We carried out a field experiment in a sales organization to investigate the effects of employee interactions on productivity. Encouraging agents to talk about their sales process with a partner over lunch substantially lifted sales, with average increases of 20% that persisted after the study. These gains are larger than for the agents that were provided a weekly $50 prize per partner to improve joint sales, with the prizes doing little for agents receiving the combination of treatments. The gains are largest for agents paired for lunch with above-median partners. Survey responses indicate that agents who were encouraged to interact shared best practices whereas other groups did not.


Work from Anywhere or Co-locate? Autonomy versus Learning Effects at the United States Patent Office
Prithwiraj Choudhury, Cirrus Foroughi & Barbara Larson
Harvard Working Paper, November 2018

Abstract:

While employees might prefer work arrangements that offer greater autonomy, such as work from anywhere (WFA) policies, there are possible negative productivity effects of WFA, due to a lack of learning from co-located peers and increased coordination costs. We study the effects of WFA on productivity at the United States Patent and Trademark Office (USPTO) and exploit two features of the setting that lend themselves to econometric analysis: First, our setting allows us to tease out how the lack of opportunities to learn from co-located peers affects productivity. Second, we exploit a natural experiment in which the implementation of WFA was driven by negotiations between managers and the union of patent examiners, leading to exogeneity in the timing of individual examiners’ transition to WFA. We observe mixed results of WFA across experienced and new hires: for experienced hires, WFA results in a 3.9% increase in output and a 24% reduction in turnover, without affecting the proportion of rework. For new hires, an increase in output due to WFA is followed by an additional increase in rework, indicating a negative learning effect from the lack of colocation with experienced peers. We employ micro-data on cost of living, degree of autonomy, and proxies for examiner effort, to shed light on mechanisms. Back-of-the-envelope welfare estimates indicate that the 3.9% increase in patent grants at the USPTO could potentially create $1.16 billion in value for the U.S. economy.

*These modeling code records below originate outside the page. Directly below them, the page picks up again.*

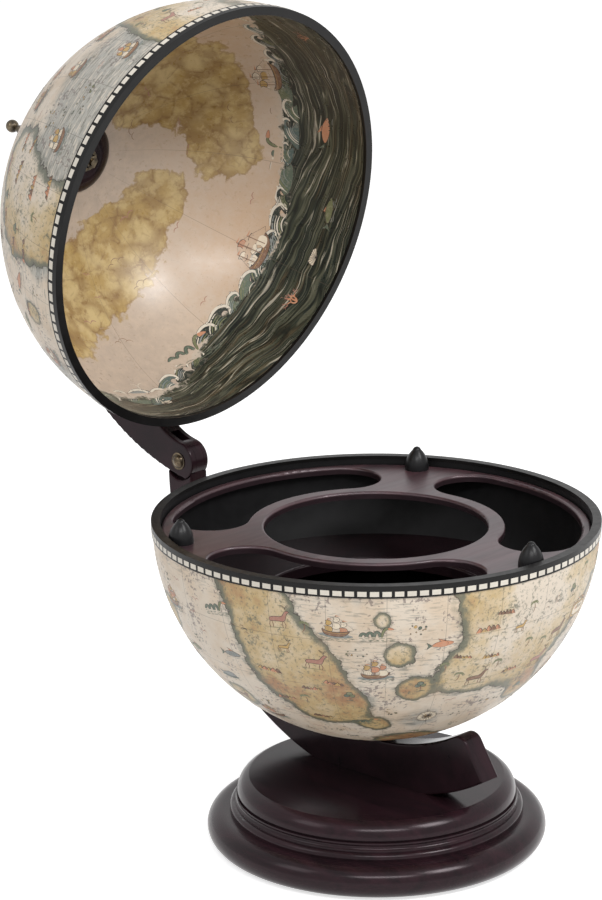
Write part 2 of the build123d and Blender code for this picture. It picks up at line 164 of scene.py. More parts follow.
def between(tree, value, low, high, kind="SMOOTHSTEP"):
    return addNode(tree, "ShaderNodeMapRange", {
        "Value": value, "From Min": low, "From Max": high}, interpolation_type=kind).outputs[0]


def attribute(tree, name, output="Fac"):
    return addNode(tree, "ShaderNodeAttribute", attribute_name=name).outputs[output]


def setRoughness(tree, shader, cloud, low, high, places=(0.3, 0.7)):
    tree.links.new(ramp(tree, cloud, [(places[0], low), (places[1], high)]), shader.inputs["Roughness"])


def addBump(tree, shader, height, strength, distance):
    bump = addNode(tree, "ShaderNodeBump", dict(Height=height, Strength=strength, Distance=distance))
    tree.links.new(bump.outputs["Normal"], shader.inputs["Normal"])


# finishes: every cloud is a noise, given as its scale, detail, roughness and distortion

wood = dict(
    figure=(1.3, 5, 0.6, 0.6), figureShare=0.7,
    pores=(9.0, 4, 0.65), poreShare=0.3,
    darkAt=0.36, redAt=0.66,
    edgeStart=0.0014, edgeFull=0.0026,    # how far below a board's top face its colour turns dark
    varnishTint=(1.0, 0.88, 0.92), sheen=(3.0, 3), sheenSpread=0.12,
    bump=(0.015, 0.0003),
)
mahogany = dict(dark=(0.0080, 0.0045, 0.0058), red=(0.0240, 0.0092, 0.0130), roughness=0.21, specular=0.20)
stainedTray = dict(dark=(0.0190, 0.0105, 0.0130), red=(0.0600, 0.0270, 0.0320), roughness=0.34, specular=0.60)
# painted shade: a darker copy of the mahogany for the rack board and the tray's cleats, which sit down inside
# the bowl
shadedRack = dict(mahogany, red=(0.0130, 0.0062, 0.0075), specular=0.4)


def woodMaterial(name, grain, stain, top=None):
    material, tree, shader = newMaterial(name)
    point = objectPoint(tree, grain)
    pores = noise(tree, point, *wood["pores"])
    streak = plus(
        tree, times(tree, noise(tree, point, *wood["figure"]), wood["figureShare"]), pores, wood["poreShare"])
    colour = ramp(tree, streak, [(wood["darkAt"], stain["dark"]), (wood["redAt"], stain["red"])])
    if top is not None:
        # below its top face the board's colour turns darker
        level = separate(tree, objectPoint(tree))[2]
        cut = between(tree, level, top - wood["edgeStart"], top - wood["edgeFull"])
        colour = blendColour(tree, cut, colour, stain["dark"])
    tree.links.new(colour, shader.inputs["Base Color"])
    rough, spread = stain["roughness"], wood["sheenSpread"]
    setRoughness(tree, shader, noise(tree, point, *wood["sheen"]), rough * (1 - spread), rough * (1 + spread))
    shader.inputs["Specular IOR Level"].default_value = stain["specular"]
    shader.inputs["Specular Tint"].default_value = (*wood["varnishTint"], 1)
    addBump(tree, shader, pores, *wood["bump"])
    return material


plinthWood = woodMaterial("plinthMahogany", (60, 7, 60), mahogany)
armWood = woodMaterial("armMahogany", (60, 9, 9), dict(mahogany, specular=0.16))
trayWood = woodMaterial("trayStain", (8, 60, 60), stainedTray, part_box("tray")[1].z)
# the rack's wood carries painted shade
rackWoodPaintedShade = woodMaterial("rackMahoganyPaintedShade", (8, 60, 60), shadedRack)


lacquer = dict(cloud=(45, 4), sheen=(160, 3), sheenSpread=0.15, tooth=(700, 2), bump=(0.04, 0.0002))


def lacquerMaterial(name, colour, roughness, specular, speckle=0.25):
    material, tree, shader = newMaterial(name)
    point = objectPoint(tree)
    low = tuple(channel * (1 - speckle) for channel in colour)
    high = tuple(channel * (1 + speckle) for channel in colour)
    cloud = noise(tree, point, *lacquer["cloud"])
    tree.links.new(ramp(tree, cloud, [(0.3, low), (0.7, high)]), shader.inputs["Base Color"])
    sheen, spread = noise(tree, point, *lacquer["sheen"]), lacquer["sheenSpread"]
    setRoughness(tree, shader, sheen, roughness * (1 - spread), roughness * (1 + spread))
    shader.inputs["Specular IOR Level"].default_value = specular
    addBump(tree, shader, noise(tree, point, *lacquer["tooth"]), *lacquer["bump"])
    return material


blackLacquer = lacquerMaterial("blackLacquer", (0.0062, 0.0060, 0.0064), 0.42, 0.2)
rimLacquer = lacquerMaterial("rimLacquer", (0.0050, 0.0045, 0.0044), 0.36, 0.20)
knobLacquer = lacquerMaterial("knobLacquer", (0.0070, 0.0068, 0.0075), 0.34, 0.22)
checkPaint = lacquerMaterial("checkPaint", (0.62, 0.575, 0.50), 0.4, 0.4, 0.08)
feltCloth = lacquerMaterial("feltCloth", (0.012, 0.02, 0.012), 0.95, 0.1)


metal = dict(
    patches=(220, 5, 0.6), tarnishAt=0.38, brightAt=0.62, dull=1.3, bright=0.8, sheenPlaces=(0.35, 0.65),
    tooth=(900, 2), bump=(0.05, 0.0002),
)


def metalMaterial(name, colour, tarnish, roughness):
    material, tree, shader = newMaterial(name)
    point = objectPoint(tree)
    patchy = noise(tree, point, *metal["patches"])
    tone = ramp(tree, patchy, [(metal["tarnishAt"], tarnish), (metal["brightAt"], colour)])
    tree.links.new(tone, shader.inputs["Base Color"])
    dull, bright = roughness * metal["dull"], roughness * metal["bright"]
    setRoughness(tree, shader, patchy, dull, bright, metal["sheenPlaces"])
    shader.inputs["Metallic"].default_value = 1.0
    addBump(tree, shader, noise(tree, point, *metal["tooth"]), *metal["bump"])
    return material


pinBrass = metalMaterial("pinBrass", (0.155, 0.120, 0.080), (0.034, 0.026, 0.019), 0.24)
agedBrass = metalMaterial("agedBrass", (0.17, 0.135, 0.09), (0.05, 0.042, 0.034), 0.3)
screwSteel = metalMaterial("screwSteel", (0.5, 0.5, 0.5), (0.3, 0.3, 0.3), 0.35)


def dress(material, *nodes):
    for name in nodes:
        mesh = frame["nodes"][name].data
        mesh.materials.clear()
        mesh.materials.append(material)
        for polygon in mesh.polygons:
            polygon.material_index = 0


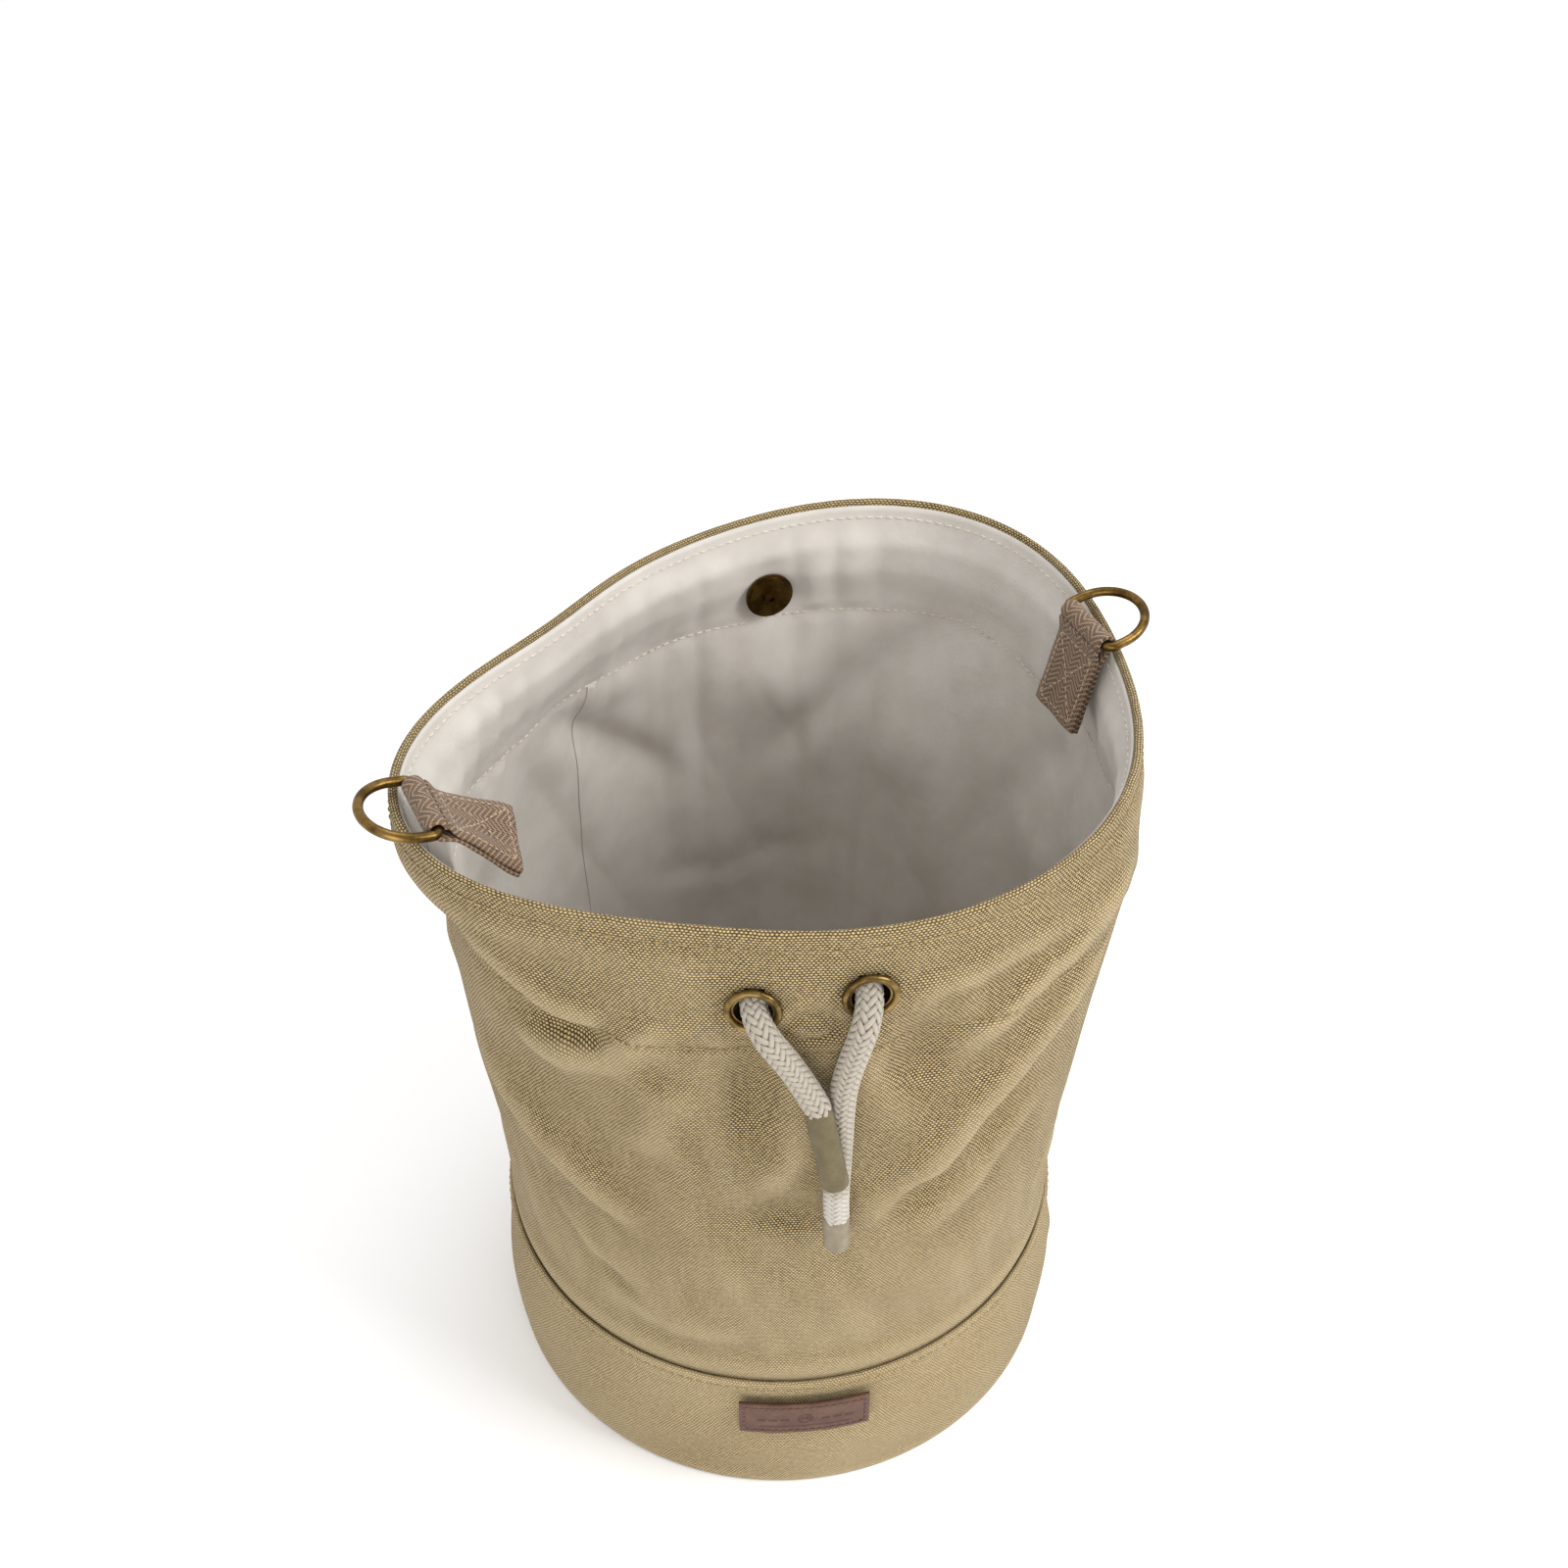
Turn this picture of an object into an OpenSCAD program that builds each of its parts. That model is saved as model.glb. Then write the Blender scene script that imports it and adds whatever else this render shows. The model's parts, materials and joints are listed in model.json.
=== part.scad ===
// Drawstring knitting bag: a canvas bucket bag with a cotton lining, a cord
// channel below the rim, two strap rings on webbing tabs and a magnetic snap.
// Origin at the centre of the base's underside, +Z up, front towards -Y.

/* [Bag] */
// Height of the bag from the ground to the rim
bag_h = 305; // [290:1:320]
// Radius of the wall at the ground
base_r = 110.5; // [105:0.5:114]
// Mean radius of the rim
rim_r = 118; // [115:1:121]
// How far the rim's outline departs from a circle, as a share
rim_skew = 1; // [0.7:0.05:1.1]
// Thickness of one layer of canvas
canvas_t = 1.4; // [1.2:0.1:1.6]
// Thickness of the cotton lining
lining_t = 0.6; // [0.4:0.1:0.8]
// Height of the lower band's folded top edge
band_h = 65; // [60:1:68]

/* [Cord channel] */
// Depth of the stitch row that closes the channel, below the rim
channel_depth = 49; // [46:1:52]
// Height of the cord inside the channel
run_z = 282; // [281:0.5:284]
// Diameter of the drawcord
cord_d = 8.5; // [8:0.1:8.8]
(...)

Social Hiring: The Right LinkedIn Connection that Helps You Land a Job
Kyungsun "Melissa" Rhee, Elina Hwang & Yong Tan
University of Washington Working Paper, October 2018

Abstract:

This study investigates the characteristics of professional network connections that help individuals get a job referral. Focusing on the job seeker-employee dyadic tie, we examine how job similarity between an employee and a job seeker influences the likelihood of achieving a referral. In addition, we explore how hierarchical job level difference and gender homophily between a job seeker and an employee moderates the effect of job similarity on referral. Using unique data from a Fortune 500 global consulting company that utilizes LinkedIn connections for its hiring, we find that the likelihood of referral decreases as the job similarity between an employee and a job seeker increases. This result indicates that job seekers are less likely to be referred from employees who are doing similar jobs. We propose that this adverse job similarity effect is due to competition. That is, employees tend to prevent themselves from potential competitors. We further find that this competition effect is relieved as the hierarchical difference between a referring employee and a job seeker increases. Although we expect the gender homophily between a job seeker and an employee would be strong enough to dilute the competition effect, our result reveals that gender homophily does not overcome the adverse impact of job similarity on referral. Our findings suggest that job seekers need to be aware that not all connections of a professional online network are instrumental in getting a job referral.


More “team” than “fame”: Spin-off success in the US television sitcom industry
Pamela Adams, Roberto Fontana & Astrid Marinoni
Industrial and Corporate Change, December 2018, Pages 957–974

Abstract:

This article presents an application of recent management theories concerning the effect of pre-entry experience and knowledge transfer within the context of creative industries. The setting of the empirical research is the television situation comedy (sitcom) industry in the United States between 1949 and 2011. Specifically, we explore the factors that explain the survival rate of sitcoms and their spin-offs. We develop two sets of indicators to explore the effect of pre-entry experience: team similarity and star power based on the character/actor. Our findings show that spin-offs, or sitcoms that inherit character/actors and theme elements from a successful parent sitcom, have a greater likelihood to survive than de novo sitcoms. Even further, the greater the number of team members that not only worked with each other on previous shows but worked together on the same parent show, the better the performance of the spin-off. By contrast, star power, or the fame of the character/actor(s) that passes from the parent to the spin-off, shows no significant correlation with performance. We suggest that these results provide initial evidence that, consistent with the literature on spinouts in manufacturing industries, knowledge endowments represent an important source of performance heterogeneity in project-based industries.


Outcome Bias in Subjective Ratings of Performance: Evidence from the (Football) Field
Edgar Kausel, Santiago Ventura & Arturo Rodríguez
Journal of Economic Psychology, forthcoming

Abstract:

The outcome bias occurs when people assess others’ decision making process or performance and put an unwarranted weight to their outcomes. This bias has important implications for the judgment and choice as well as the performance appraisal literatures. However, virtually every extant study has been conducted in the lab, likely due to endogeneity concerns in field. Penalty shoot-outs in association football (‘soccer’) offer an interesting way of studying outcome bias, as recent research suggests that their outcome is unrelated to in-game performance. We use Goal (goal.com) to study subjective performance ratings by reporters given to 1,157 players in 43 games from important football competitions. Using both multilevel mixed-effects and fixed-effects (within-players design) modeling, we found that winning on penalties was linked to higher performance ratings. This result persisted even after we removed players who took part in the penalty shoot-outs; thus, supporting the idea of outcome bias. We discuss implications for applied settings.